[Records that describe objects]
'''

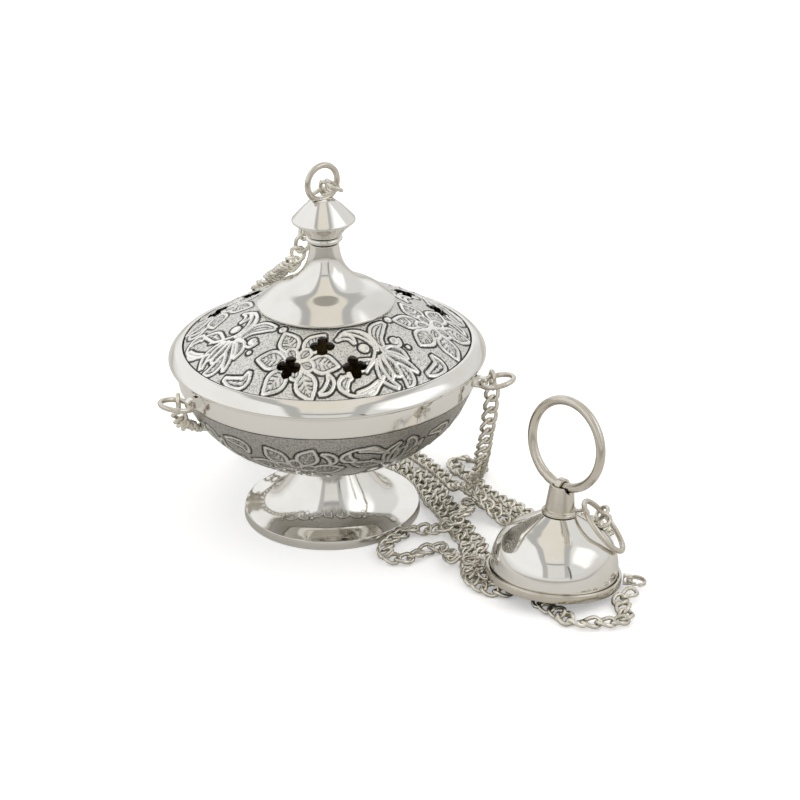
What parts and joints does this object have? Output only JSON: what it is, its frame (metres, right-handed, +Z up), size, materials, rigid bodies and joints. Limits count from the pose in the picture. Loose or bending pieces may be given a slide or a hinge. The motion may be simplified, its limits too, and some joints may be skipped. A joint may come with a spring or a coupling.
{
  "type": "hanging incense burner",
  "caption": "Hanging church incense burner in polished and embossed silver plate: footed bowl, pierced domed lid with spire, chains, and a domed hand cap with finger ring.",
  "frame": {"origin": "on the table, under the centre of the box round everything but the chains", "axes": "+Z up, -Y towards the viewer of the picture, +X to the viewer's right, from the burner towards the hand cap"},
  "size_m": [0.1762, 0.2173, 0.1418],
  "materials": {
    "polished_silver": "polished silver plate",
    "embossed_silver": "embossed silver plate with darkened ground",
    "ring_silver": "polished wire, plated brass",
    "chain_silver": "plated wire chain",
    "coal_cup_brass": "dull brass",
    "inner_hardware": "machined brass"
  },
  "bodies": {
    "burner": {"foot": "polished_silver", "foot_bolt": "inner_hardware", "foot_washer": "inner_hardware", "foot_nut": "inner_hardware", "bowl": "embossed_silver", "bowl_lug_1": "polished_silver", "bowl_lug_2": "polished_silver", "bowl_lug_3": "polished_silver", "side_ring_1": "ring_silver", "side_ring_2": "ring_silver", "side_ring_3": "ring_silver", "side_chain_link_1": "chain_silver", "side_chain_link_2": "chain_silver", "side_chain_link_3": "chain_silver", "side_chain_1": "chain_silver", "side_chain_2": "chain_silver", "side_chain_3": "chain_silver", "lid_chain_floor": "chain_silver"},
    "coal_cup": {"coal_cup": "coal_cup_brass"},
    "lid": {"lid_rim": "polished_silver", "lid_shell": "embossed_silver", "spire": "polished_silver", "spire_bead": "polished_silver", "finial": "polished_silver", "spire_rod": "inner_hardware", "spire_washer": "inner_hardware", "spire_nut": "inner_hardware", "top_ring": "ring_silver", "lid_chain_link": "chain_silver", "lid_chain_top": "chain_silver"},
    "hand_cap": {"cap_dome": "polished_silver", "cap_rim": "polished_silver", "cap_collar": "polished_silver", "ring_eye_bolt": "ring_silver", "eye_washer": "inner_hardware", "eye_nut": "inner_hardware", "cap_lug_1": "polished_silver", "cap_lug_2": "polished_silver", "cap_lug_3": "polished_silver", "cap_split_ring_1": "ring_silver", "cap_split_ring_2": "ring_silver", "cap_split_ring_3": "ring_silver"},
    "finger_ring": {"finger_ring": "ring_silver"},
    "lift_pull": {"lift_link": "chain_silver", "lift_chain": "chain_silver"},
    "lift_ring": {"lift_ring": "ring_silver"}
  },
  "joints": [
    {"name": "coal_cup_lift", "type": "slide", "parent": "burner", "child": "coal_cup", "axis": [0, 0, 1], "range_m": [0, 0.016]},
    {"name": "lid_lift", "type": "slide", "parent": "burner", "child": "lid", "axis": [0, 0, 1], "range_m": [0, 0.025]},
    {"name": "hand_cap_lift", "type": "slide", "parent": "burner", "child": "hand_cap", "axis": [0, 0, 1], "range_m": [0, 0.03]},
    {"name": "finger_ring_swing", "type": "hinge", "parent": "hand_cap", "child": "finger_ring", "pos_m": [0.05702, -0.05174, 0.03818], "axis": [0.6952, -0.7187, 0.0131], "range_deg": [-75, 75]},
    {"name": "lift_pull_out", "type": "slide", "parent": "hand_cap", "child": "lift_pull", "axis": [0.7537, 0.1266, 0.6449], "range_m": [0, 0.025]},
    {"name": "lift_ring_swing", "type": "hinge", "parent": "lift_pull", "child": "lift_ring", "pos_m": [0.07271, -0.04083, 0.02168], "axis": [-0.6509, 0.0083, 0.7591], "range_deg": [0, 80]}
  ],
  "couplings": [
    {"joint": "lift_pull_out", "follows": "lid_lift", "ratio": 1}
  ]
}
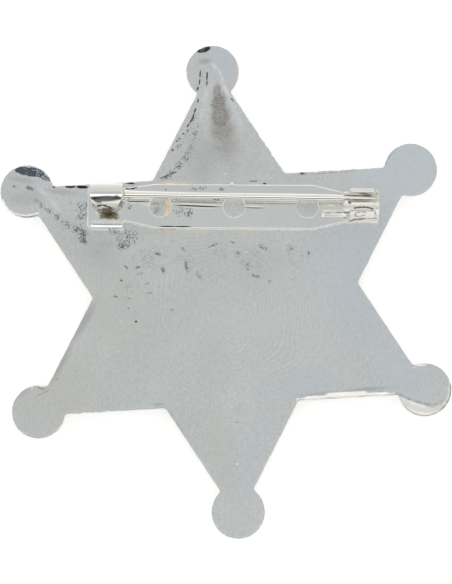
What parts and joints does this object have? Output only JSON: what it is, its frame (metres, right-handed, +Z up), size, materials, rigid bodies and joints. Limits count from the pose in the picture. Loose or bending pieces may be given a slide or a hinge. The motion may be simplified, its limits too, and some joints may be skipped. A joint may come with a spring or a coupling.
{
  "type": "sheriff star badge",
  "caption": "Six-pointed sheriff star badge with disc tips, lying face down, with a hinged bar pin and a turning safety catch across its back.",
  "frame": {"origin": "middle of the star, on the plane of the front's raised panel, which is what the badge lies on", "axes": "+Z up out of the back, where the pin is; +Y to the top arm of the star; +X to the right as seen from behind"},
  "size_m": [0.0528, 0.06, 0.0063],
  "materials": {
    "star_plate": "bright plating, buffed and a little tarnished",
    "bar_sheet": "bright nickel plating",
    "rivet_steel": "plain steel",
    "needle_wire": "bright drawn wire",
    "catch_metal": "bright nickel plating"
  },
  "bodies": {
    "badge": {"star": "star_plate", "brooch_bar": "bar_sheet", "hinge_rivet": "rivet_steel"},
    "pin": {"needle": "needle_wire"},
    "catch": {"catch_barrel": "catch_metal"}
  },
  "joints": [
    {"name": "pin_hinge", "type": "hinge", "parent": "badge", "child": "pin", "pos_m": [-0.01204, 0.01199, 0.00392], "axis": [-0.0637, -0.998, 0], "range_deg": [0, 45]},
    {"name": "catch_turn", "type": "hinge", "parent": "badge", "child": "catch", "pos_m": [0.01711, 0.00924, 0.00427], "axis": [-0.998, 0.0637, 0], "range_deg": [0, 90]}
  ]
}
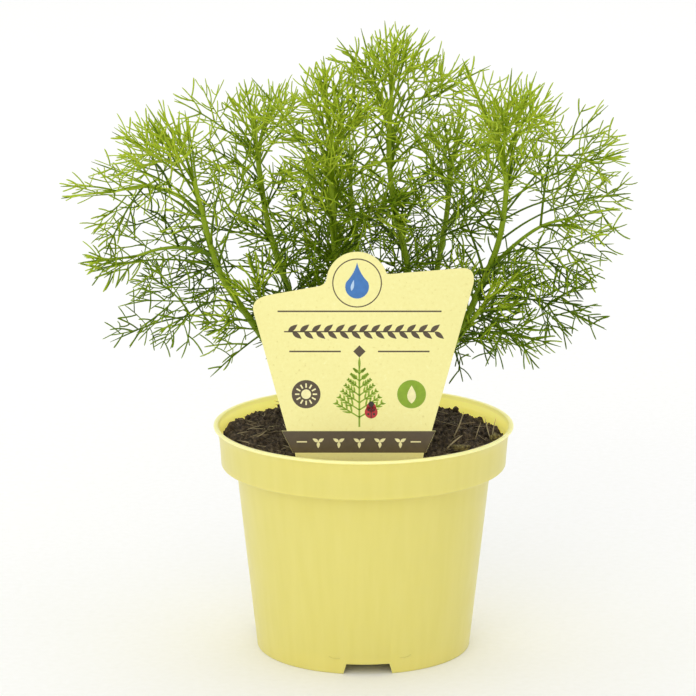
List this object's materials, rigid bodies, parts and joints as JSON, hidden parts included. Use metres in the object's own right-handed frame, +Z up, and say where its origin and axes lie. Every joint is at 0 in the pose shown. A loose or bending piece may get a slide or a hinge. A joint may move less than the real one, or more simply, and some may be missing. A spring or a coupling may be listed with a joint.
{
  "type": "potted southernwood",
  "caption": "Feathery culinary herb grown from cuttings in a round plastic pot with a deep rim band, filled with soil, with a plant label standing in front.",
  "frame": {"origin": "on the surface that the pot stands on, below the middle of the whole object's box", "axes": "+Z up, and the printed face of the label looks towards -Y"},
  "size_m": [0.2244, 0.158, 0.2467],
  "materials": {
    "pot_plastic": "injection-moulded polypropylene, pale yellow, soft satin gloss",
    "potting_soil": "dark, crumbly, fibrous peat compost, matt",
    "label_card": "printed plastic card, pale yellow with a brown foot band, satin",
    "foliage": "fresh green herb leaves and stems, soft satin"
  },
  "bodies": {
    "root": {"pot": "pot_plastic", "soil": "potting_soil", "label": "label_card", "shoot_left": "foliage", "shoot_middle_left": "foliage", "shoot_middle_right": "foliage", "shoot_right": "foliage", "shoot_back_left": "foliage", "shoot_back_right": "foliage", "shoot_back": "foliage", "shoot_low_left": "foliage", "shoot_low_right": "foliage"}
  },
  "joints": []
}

'''

### WHAT TO DO
All of the entries must be quoted exactly; please include each one.

### FULL ANSWER
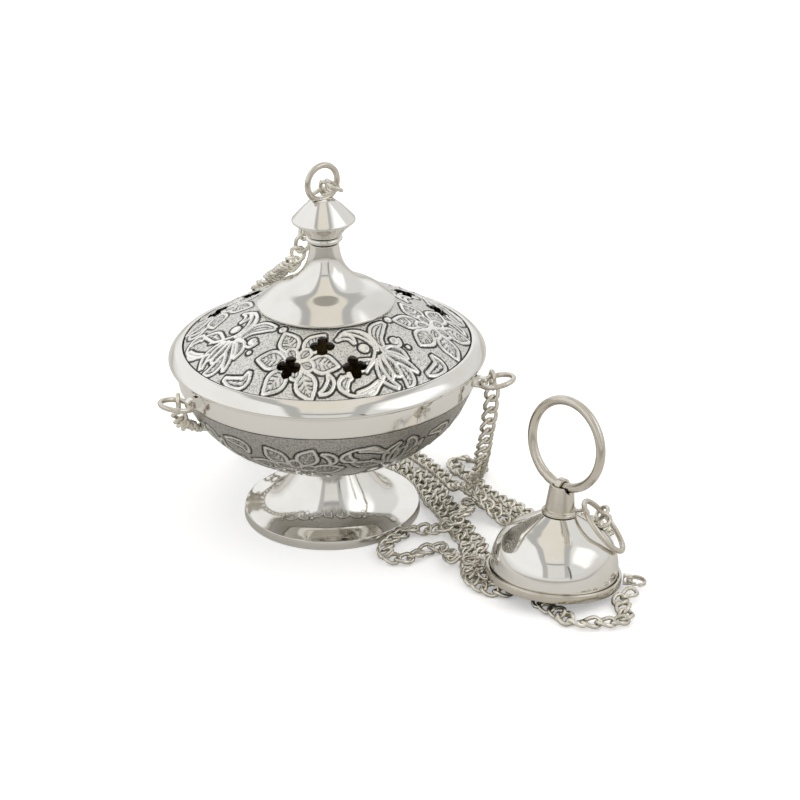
What parts and joints does this object have? Output only JSON: what it is, its frame (metres, right-handed, +Z up), size, materials, rigid bodies and joints. Limits count from the pose in the picture. Loose or bending pieces may be given a slide or a hinge. The motion may be simplified, its limits too, and some joints may be skipped. A joint may come with a spring or a coupling.
{
  "type": "hanging incense burner",
  "caption": "Hanging church incense burner in polished and embossed silver plate: footed bowl, pierced domed lid with spire, chains, and a domed hand cap with finger ring.",
  "frame": {"origin": "on the table, under the centre of the box round everything but the chains", "axes": "+Z up, -Y towards the viewer of the picture, +X to the viewer's right, from the burner towards the hand cap"},
  "size_m": [0.1762, 0.2173, 0.1418],
  "materials": {
    "polished_silver": "polished silver plate",
    "embossed_silver": "embossed silver plate with darkened ground",
    "ring_silver": "polished wire, plated brass",
    "chain_silver": "plated wire chain",
    "coal_cup_brass": "dull brass",
    "inner_hardware": "machined brass"
  },
  "bodies": {
    "burner": {"foot": "polished_silver", "foot_bolt": "inner_hardware", "foot_washer": "inner_hardware", "foot_nut": "inner_hardware", "bowl": "embossed_silver", "bowl_lug_1": "polished_silver", "bowl_lug_2": "polished_silver", "bowl_lug_3": "polished_silver", "side_ring_1": "ring_silver", "side_ring_2": "ring_silver", "side_ring_3": "ring_silver", "side_chain_link_1": "chain_silver", "side_chain_link_2": "chain_silver", "side_chain_link_3": "chain_silver", "side_chain_1": "chain_silver", "side_chain_2": "chain_silver", "side_chain_3": "chain_silver", "lid_chain_floor": "chain_silver"},
    "coal_cup": {"coal_cup": "coal_cup_brass"},
    "lid": {"lid_rim": "polished_silver", "lid_shell": "embossed_silver", "spire": "polished_silver", "spire_bead": "polished_silver", "finial": "polished_silver", "spire_rod": "inner_hardware", "spire_washer": "inner_hardware", "spire_nut": "inner_hardware", "top_ring": "ring_silver", "lid_chain_link": "chain_silver", "lid_chain_top": "chain_silver"},
    "hand_cap": {"cap_dome": "polished_silver", "cap_rim": "polished_silver", "cap_collar": "polished_silver", "ring_eye_bolt": "ring_silver", "eye_washer": "inner_hardware", "eye_nut": "inner_hardware", "cap_lug_1": "polished_silver", "cap_lug_2": "polished_silver", "cap_lug_3": "polished_silver", "cap_split_ring_1": "ring_silver", "cap_split_ring_2": "ring_silver", "cap_split_ring_3": "ring_silver"},
    "finger_ring": {"finger_ring": "ring_silver"},
    "lift_pull": {"lift_link": "chain_silver", "lift_chain": "chain_silver"},
    "lift_ring": {"lift_ring": "ring_silver"}
  },
  "joints": [
    {"name": "coal_cup_lift", "type": "slide", "parent": "burner", "child": "coal_cup", "axis": [0, 0, 1], "range_m": [0, 0.016]},
    {"name": "lid_lift", "type": "slide", "parent": "burner", "child": "lid", "axis": [0, 0, 1], "range_m": [0, 0.025]},
    {"name": "hand_cap_lift", "type": "slide", "parent": "burner", "child": "hand_cap", "axis": [0, 0, 1], "range_m": [0, 0.03]},
    {"name": "finger_ring_swing", "type": "hinge", "parent": "hand_cap", "child": "finger_ring", "pos_m": [0.05702, -0.05174, 0.03818], "axis": [0.6952, -0.7187, 0.0131], "range_deg": [-75, 75]},
    {"name": "lift_pull_out", "type": "slide", "parent": "hand_cap", "child": "lift_pull", "axis": [0.7537, 0.1266, 0.6449], "range_m": [0, 0.025]},
    {"name": "lift_ring_swing", "type": "hinge", "parent": "lift_pull", "child": "lift_ring", "pos_m": [0.07271, -0.04083, 0.02168], "axis": [-0.6509, 0.0083, 0.7591], "range_deg": [0, 80]}
  ],
  "couplings": [
    {"joint": "lift_pull_out", "follows": "lid_lift", "ratio": 1}
  ]
}
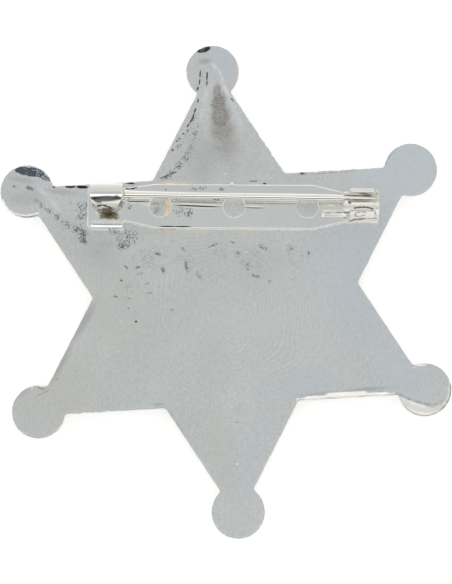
What parts and joints does this object have? Output only JSON: what it is, its frame (metres, right-handed, +Z up), size, materials, rigid bodies and joints. Limits count from the pose in the picture. Loose or bending pieces may be given a slide or a hinge. The motion may be simplified, its limits too, and some joints may be skipped. A joint may come with a spring or a coupling.
{
  "type": "sheriff star badge",
  "caption": "Six-pointed sheriff star badge with disc tips, lying face down, with a hinged bar pin and a turning safety catch across its back.",
  "frame": {"origin": "middle of the star, on the plane of the front's raised panel, which is what the badge lies on", "axes": "+Z up out of the back, where the pin is; +Y to the top arm of the star; +X to the right as seen from behind"},
  "size_m": [0.0528, 0.06, 0.0063],
  "materials": {
    "star_plate": "bright plating, buffed and a little tarnished",
    "bar_sheet": "bright nickel plating",
    "rivet_steel": "plain steel",
    "needle_wire": "bright drawn wire",
    "catch_metal": "bright nickel plating"
  },
  "bodies": {
    "badge": {"star": "star_plate", "brooch_bar": "bar_sheet", "hinge_rivet": "rivet_steel"},
    "pin": {"needle": "needle_wire"},
    "catch": {"catch_barrel": "catch_metal"}
  },
  "joints": [
    {"name": "pin_hinge", "type": "hinge", "parent": "badge", "child": "pin", "pos_m": [-0.01204, 0.01199, 0.00392], "axis": [-0.0637, -0.998, 0], "range_deg": [0, 45]},
    {"name": "catch_turn", "type": "hinge", "parent": "badge", "child": "catch", "pos_m": [0.01711, 0.00924, 0.00427], "axis": [-0.998, 0.0637, 0], "range_deg": [0, 90]}
  ]
}
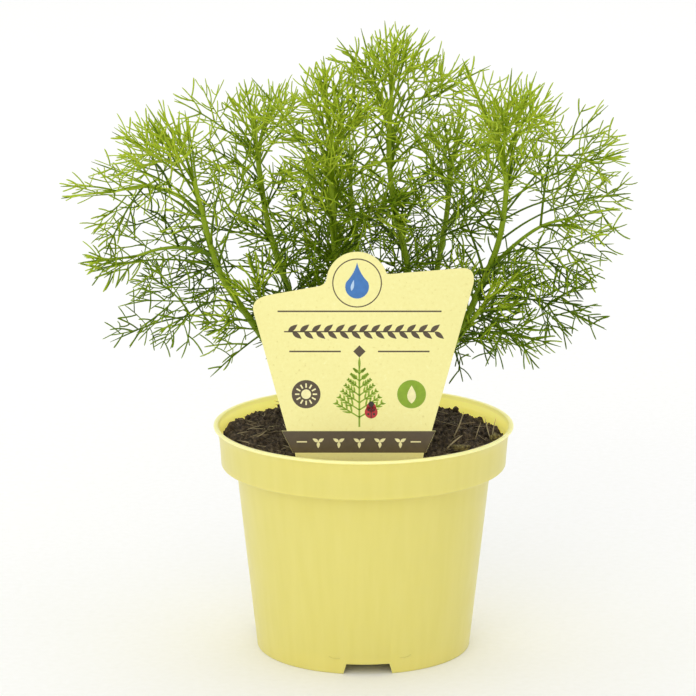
List this object's materials, rigid bodies, parts and joints as JSON, hidden parts included. Use metres in the object's own right-handed frame, +Z up, and say where its origin and axes lie. Every joint is at 0 in the pose shown. A loose or bending piece may get a slide or a hinge. A joint may move less than the real one, or more simply, and some may be missing. A spring or a coupling may be listed with a joint.
{
  "type": "potted southernwood",
  "caption": "Feathery culinary herb grown from cuttings in a round plastic pot with a deep rim band, filled with soil, with a plant label standing in front.",
  "frame": {"origin": "on the surface that the pot stands on, below the middle of the whole object's box", "axes": "+Z up, and the printed face of the label looks towards -Y"},
  "size_m": [0.2244, 0.158, 0.2467],
  "materials": {
    "pot_plastic": "injection-moulded polypropylene, pale yellow, soft satin gloss",
    "potting_soil": "dark, crumbly, fibrous peat compost, matt",
    "label_card": "printed plastic card, pale yellow with a brown foot band, satin",
    "foliage": "fresh green herb leaves and stems, soft satin"
  },
  "bodies": {
    "root": {"pot": "pot_plastic", "soil": "potting_soil", "label": "label_card", "shoot_left": "foliage", "shoot_middle_left": "foliage", "shoot_middle_right": "foliage", "shoot_right": "foliage", "shoot_back_left": "foliage", "shoot_back_right": "foliage", "shoot_back": "foliage", "shoot_low_left": "foliage", "shoot_low_right": "foliage"}
  },
  "joints": []
}